Goldberger’s book is steeped in this kind of history, contextualization, and reconsideration of spaces that often inspire passionate affinity and devotion. But at its core, Ballpark is an invaluable contribution to our understanding of and conversation about cities. “Nobody had really taken a serious look at these places as works of architecture or thought about them as urbanism,” he tells Metropolis. “The ballpark is a mirror that shows you the attitude this whole culture has had about cities since the mid–19th century to right now.”
It was crucial, Goldberger says, to establish “a single narrative of baseball and urbanism intertwined in American history.” It’s one that turns on a familiar axis: the Hamiltonian/Jeffersonian push and pull between urban and rural values embedded in the American experience. But unlike most political flashpoints, the ballpark represents the increasingly rare outcome of compromise. The building is pure Alexander Hamilton (a commerce-driven city within the city) and peak Thomas Jefferson (a potentially endless, lush, Technicolor-green field, if not for that pesky outfield wall). “In the baseball park, the two need each other,” Goldberger writes. “The structure of the grandstand exists to allow people to watch what is happening on the field, while the field exists to give the grandstand its purpose.”
After tracking the prototypical wood (and very inflammable) ballparks of the mid–19th century, Goldberger identifies distinct eras of rus in urbe design. The first, the golden age when baseball was truly an urban game, gave us Fenway, Wrigley, and lost gems like Pittsburgh’s Forbes Field and Philadelphia’s Shibe Park—monumental architecture firmly enmeshed in the raucous, cacophonous early-20th-century city. Then came the postwar concrete-donut era, when the sport—and the country—suburbanized, and unique parks like Forbes and Shibe were replaced with characterless multi-purpose facilities marooned in parking lots (Three Rivers Stadium and Veterans Stadium, respectively). The retro-ballpark corrective came in 1992—with the first flutters of reverse white flight—when the Orioles opened Camden Yards in downtown Baltimore, perhaps the most consequential ballpark in MLB history. It forced a fundamental rethink of baseball’s relationship to cities and sparked an unprecedented building boom: Twenty-one new ballparks were built between 1994-2017.
Goldberger began Ballpark with those three eras as the framework. But while writing, he realized a fourth was beginning when the Atlanta Braves opened SunTrust Park in suburban Cobb County in 2017. A replacement for Turner Field, which opened in downtown Atlanta in 1996, the new facility exists within the “ersatz city” Battery Atlanta, an urban mirage established at the intersection of two freeways. “It’s the kind of disingenuous, fake city, not the real city,” he says. “It emerges out of the idea of the city as entertainment and the city as an entirely privately-controlled pseudo-public space.

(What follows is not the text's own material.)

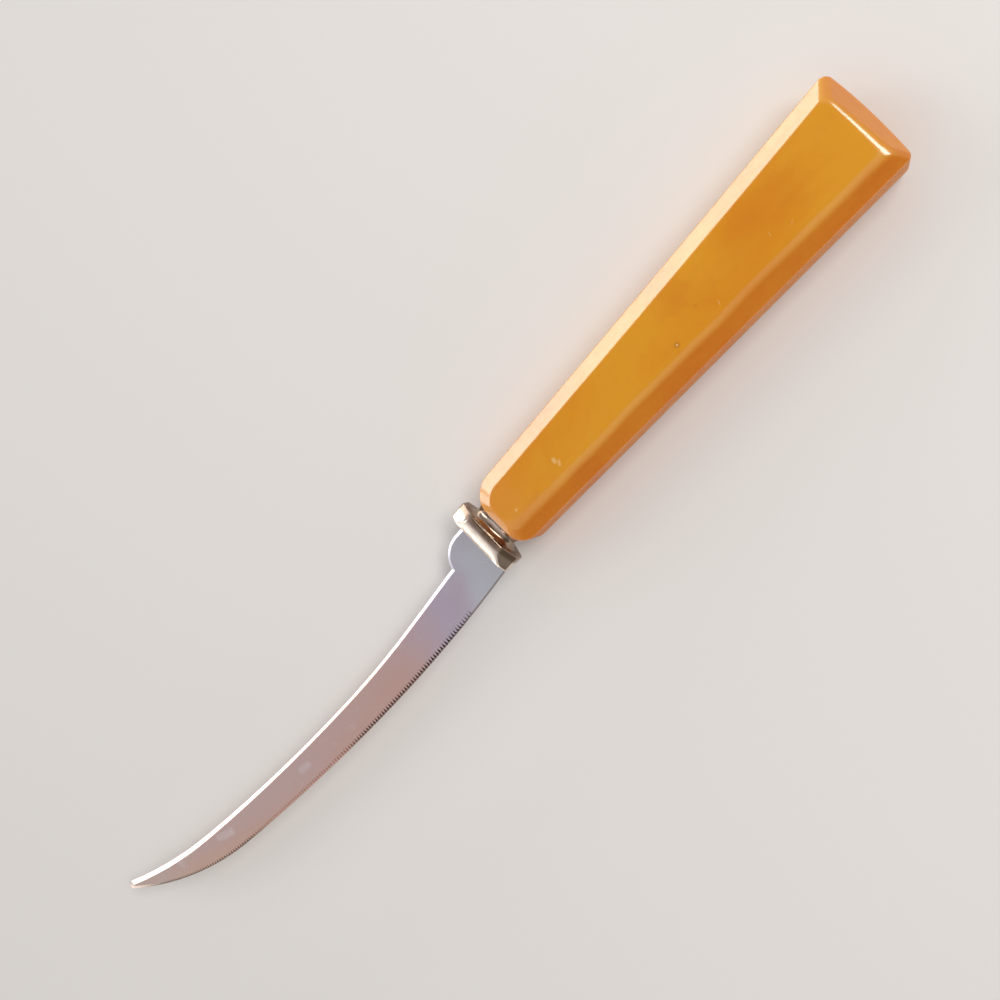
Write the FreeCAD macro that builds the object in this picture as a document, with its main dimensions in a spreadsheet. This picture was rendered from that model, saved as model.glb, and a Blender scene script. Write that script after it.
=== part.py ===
import FreeCAD, Part
import math
import os

import Sketcher

# Tomato knife lying flat on its handle: +X from tip to butt, +Y towards the spine, +Z up.
# Every piece is drawn about its own mid-plane, with X measured from the front of the bolster
# (blade and bolster) or from the front end of the handle.

Vector = FreeCAD.Vector
doc = FreeCAD.newDocument("tomato_knife")
sheet = doc.addObject("Spreadsheet::Sheet", "Sizes")

# Driving sizes in millimetres and degrees: name, value, what it is
drivingSizes = [
    ("bladeLength", "113.0", "front of the bolster to the tip"),
    ("bladeThickness", "1.0", "thickness of the blade"),
    ("rootDepth", "7.0", "cutting edge below the axis at the bolster"),
    ("bellyStation", "34.0", "lowest point of the cutting edge from the bolster"),
    ("bellyDepth", "8.95", "cutting edge below the axis at that point"),
    ("sweepFromTip", "31.0", "where the cutting edge starts to sweep up, from the tip"),
    ("sweepDepth", "6.4", "cutting edge below the axis there"),
    ("tipRise", "5.7", "centre of the rounded tip above the axis"),
    ("tipRadius", "0.85", "radius of the rounded tip"),
    ("spineSweepFromTip", "24.0", "where the spine starts to sweep up, from the tip"),
    ("spineSweepRise", "1.0", "spine above the axis there"),
    ("spineLowStation", "42.0", "lowest point of the hollow spine"),
    ("spineLowDepth", "1.73", "spine below the axis there"),
    ("spineStraight", "22.0", "end of the straight stretch of spine from the bolster"),
    ("notchRise", "0.65", "inner corner behind the thumb rest, above the axis"),
    ("restRise", "4.55", "top of the thumb rest above the axis"),
    ("restFlat", "2.5", "flat top of the thumb rest from the bolster"),
    ("restRadius", "5.3", "round of the thumb rest"),
    ("spineLand", "0.12", "flat left along the middle of the spine"),
    ("restBevel", "0.6", "bevel width round the thumb rest"),
    ("spineBevel", "0.62", "bevel width along the hollow of the spine"),
    ("tipBevel", "0.88", "bevel width where the spine sweeps up"),
    ("tipFaceBack", "1.45", "end of the flat face behind the tip"),
    ("tipFaceDrop", "0.45", "end of the flat face below the centre of the tip"),
    ("tipFaceRadius", "0.15", "round at the end of the flat face"),
    ("edgeBevel", "0.25", "bevel width along the cutting edge"),
    ("fluteStart", "11.0", "first flute from the bolster"),
    ("flutePitch", "0.71", "flute to flute along the edge"),
    ("fluteReach", "1.15", "flute length on the face near the bolster"),
    ("fluteTipReach", "0.62", "flute length on the face near the tip"),
    ("fluteSlope", "58.0", "angle of the flute floor to the face"),
    ("fluteFirstSlope", "12.0", "angle of the first, shallow flute"),
    ("fluteRunIn", "9.0", "length over which the flutes reach their full angle"),
    ("fluteFirstWidth", "0.315", "width of the first flute at the edge"),
    ("fluteLand", "0.08", "land left between flutes at the edge"),
    ("fluteStop", "2.1", "cutting edge left plain before the tip"),
    ("fluteAbove", "0.02", "flute cutters above the face"),
    ("fluteBeyond", "0.05", "flute cutters beyond the cutting edge"),
    ("tangWidth", "5.0", "width of the tang"),
    ("tangDepth", "28.0", "tang inside the handle"),
    ("tangPoint", "1.2", "corners cut off the end of the tang"),
    ("tangGap", "0.1", "clearance round the tang"),
    ("socketSpare", "1.0", "socket left empty beyond the tang"),
    ("flangeLength", "3.7", "bolster flange along the knife"),
    ("flangeWidth", "14.7", "flange across the knife"),
    ("flangeHeight", "7.4", "flange thickness"),
    ("flangeCornerWide", "3.3", "end bevels of the flange section, across the knife"),
    ("flangeCornerHigh", "2.4", "the same bevels, in height"),
    ("flangeSlant", "2.3", "slanted front facet along the knife"),
    ("flangeSlantDrop", "1.4", "slanted front facet in height"),
    ("flangeSoft", "0.35", "polished round on the flange edges"),
    ("waistLength", "2.2", "hollow waist along the knife"),
    ("waistWidth", "9.4", "waist across the knife"),
    ("waistHeight", "5.4", "waist thickness"),
    ("waistFlare", "0.7", "waist wider than its middle at the flange, each side"),
    ("rimLength", "0.6", "rear rim along the knife"),
    ("rimWidth", "10.7", "rear rim across the knife"),
    ("rimHeight", "6.8", "rear rim thickness"),
    ("handleLength", "90.8", "front end to butt"),
    ("frontWidth", "13.8", "handle width at the front end"),
    ("buttWidth", "19.6", "handle width at the butt"),
    ("buttBow", "0.5", "outward bow of the butt"),
    ("handleThickness", "11.0", "handle between its two flat faces"),
    ("bevelDepth", "2.2", "long bevels and butt bevel, in height"),
    ("sideBevel", "3.0", "long bevels in plan"),
    ("buttBevel", "3.3", "butt bevel in plan, at the corners"),
    ("cutSpare", "1.0", "bevel cutters beyond the surfaces they cut"),
    ("frontCorner", "2.5", "round of the front corners in plan"),
    ("buttCorner", "1.5", "round of the butt corners in plan"),
    ("handleRound", "0.8", "polished round on the other edges of the handle"),
]
for row, (alias, number, note) in enumerate(drivingSizes, start=1):
    sheet.set(f"A{row}", note)
    sheet.set(f"B{row}", number)
    sheet.setAlias(f"B{row}", alias)
doc.recompute()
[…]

It’s a very different animal, and it parallels the way we’re viewing cities in general.”
SunTrust’s urbanoid planning model might seem new, but it’s an on-steroids version of a similar phenomenon found at other ballparks—even ones from the golden age. Chicago’s Wrigley Field, for example, has Wrigleyville, while and St. Louis’ Busch Stadium anchors St. Louis Ballpark Village. These homogenous entertainment zones have all the attractions of Any City, USA—characterless sports bars, chain hotels, name-brand retail—and little local flavor. As Christopher Borrelli wrote in the Chicago Tribune,“Since Opening Day , [Wrigleyville] has felt like just another apocryphal non-neighborhood, damned without a there there.” Even their names evoke rural pastiche more than urban grit.
It’s an evolution driven by MLB’s market forces, especially flatlining-to-declining attendance. “Teams are all trying to maximize income, and some of it comes from trying to control what’s around the ballpark,” Goldberger says. Just as hypercapitalism has mutated urban neighborhoods into taxpayer-funded, monocultural fiefdoms of the super-rich (see: New York’s Hudson Yards), baseball’s max-profit impulse is rewiring the ballpark into an increasingly exclusive city within a city within a city.
“We’re building more than a ballpark here, we’re building a new neighborhood in this part of the city,” A’s president Dave Kaval has said about BIG’s Oakland project. But given the economic currents steering cities across America, there are some who, rightly, worry just what kind of neighborhood that will be—and who it will be for. The team has pledged to work with community groups on the project, but the city’s maritime industry has sternly opposed the plan, saying it would cost thousands of living-wage jobs at the site.“There’s no way for this project to proceed without doing irreparable harm to Oakland’s working waterfront,” Mike Jacob, vice president at the Pacific Merchant Shipping Association, told the San Francisco Chronicle in April.
It’s a valid concern. But Oakland and Atlanta point to a deeper existential angst for baseball fans and city lovers. Team owners are copycats, and there’s fear that a successful SunTrust will inspire a Camden-like rush of teams replacing their retro parks with theme parks. There are currently no new ballparks planned beyond 2023 (the Texas Rangers’ Globe Life Field), but the history Goldberger documents make such a generational turnover feel almost inevitable.
“Ballparks, for better or worse, reflect larger trends, and they’re doing that again,” Goldberger says. “Having a ballpark as part of a larger new development is not in itself necessarily a bad thing. But it’s potentially troubling.”